L’affaire avait de nouveau suscité la polémique lorsqu’Amina Badiane avait déclaré quelques jours plus tard : « Si on te viole, c’est que tu l’as bien cherché. » Une sortie brutale qui avait provoqué de vives réactions de la part d’associations féministes. Une pétition lancée par la plate-forme Ladies Club avait recueilli plus de 60 000 signatures pour demander « le retrait immédiat de la licence d’exploitation et la dissolution de ce comité qui fait clairement, par la voix de sa présidente, l’apologie du viol ».

 

Un verdict décevant

 

A l’annonce du verdict, le collectif des féministes du Sénégal s’est dit étonné par ce dénouement, rappelant que plus de 300 plaintes avaient été déposées auprès du procureur suite aux propos de l’organisatrice. « Ces paroles étaient très graves et nous attendions beaucoup plus de rigueur de la part de la justice sénégalaise.
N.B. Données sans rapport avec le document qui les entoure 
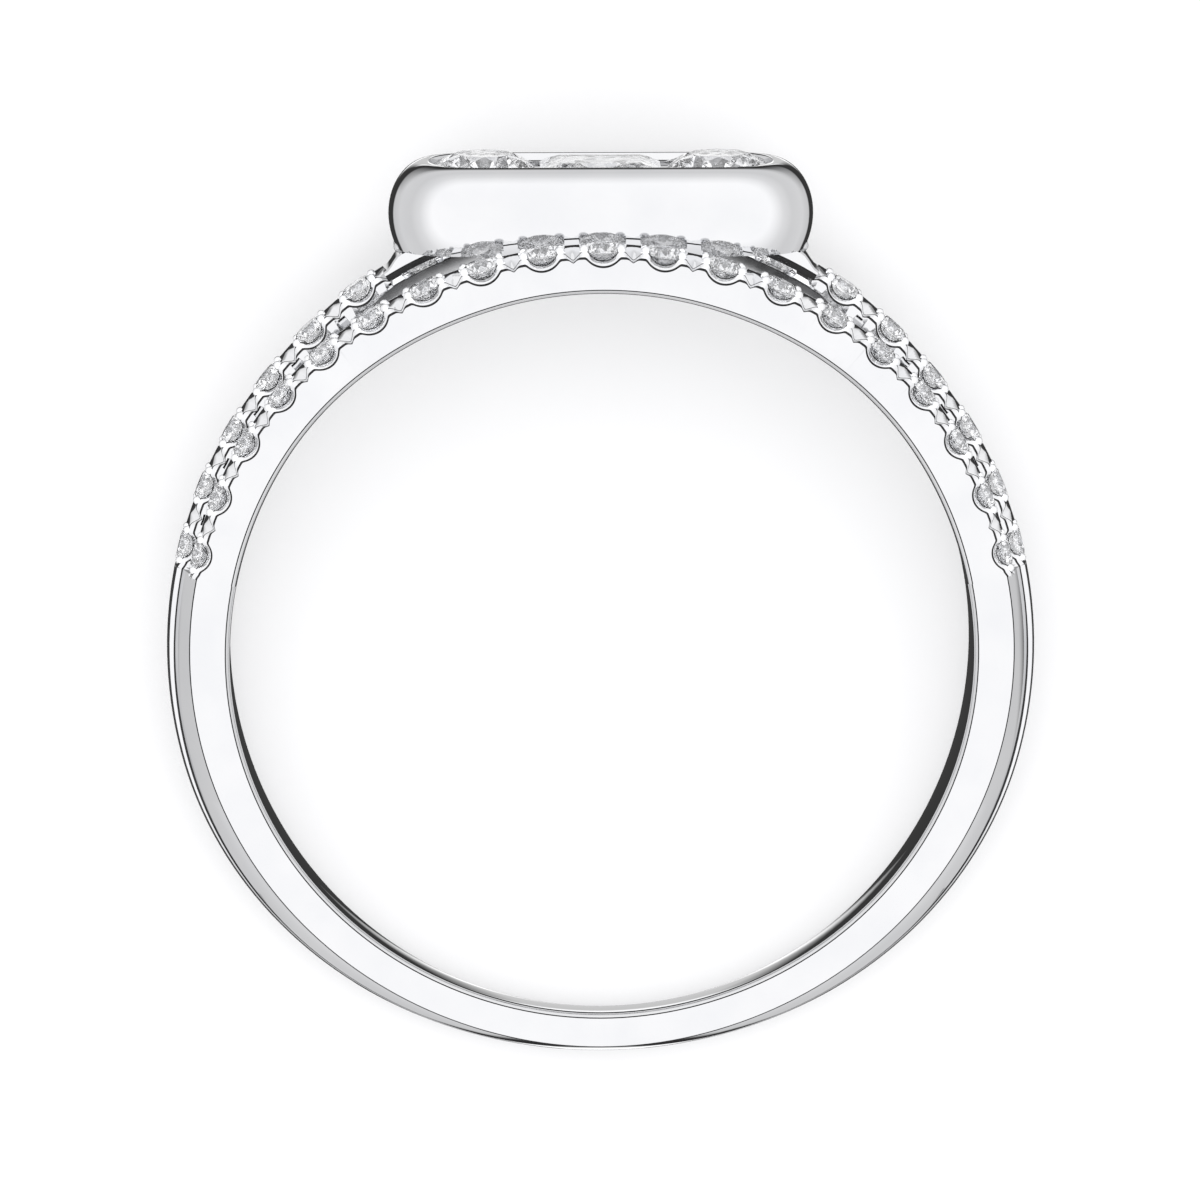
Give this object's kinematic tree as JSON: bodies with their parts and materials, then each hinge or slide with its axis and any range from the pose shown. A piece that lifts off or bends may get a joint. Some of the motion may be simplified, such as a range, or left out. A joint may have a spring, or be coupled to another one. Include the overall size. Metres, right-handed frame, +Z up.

Si on ne fait pas attention, le Sénégal risque d’avoir l’étiquette d’un pays qui ne sanctionne pas vraiment le viol et banalise la culture du viol », souligne Wasso Tounkara, membre du collectif. Mais face aux refus de Ndèye Fatima Dione de répondre aux convocations judiciaires et faute de preuves supplémentaires, le juge a été contraint de clôturer le dossier vendredi 20 janvier.

Le collectif entend cependant demander une enquête sur la gestion du comité Miss Sénégal qu’il juge « très problématique ». En effet, après le témoignage de Ndèye Fatima Dione, d’autres participantes au concours de beauté avaient également rapporté sur les réseaux sociaux des faits d’agressions sexuelles.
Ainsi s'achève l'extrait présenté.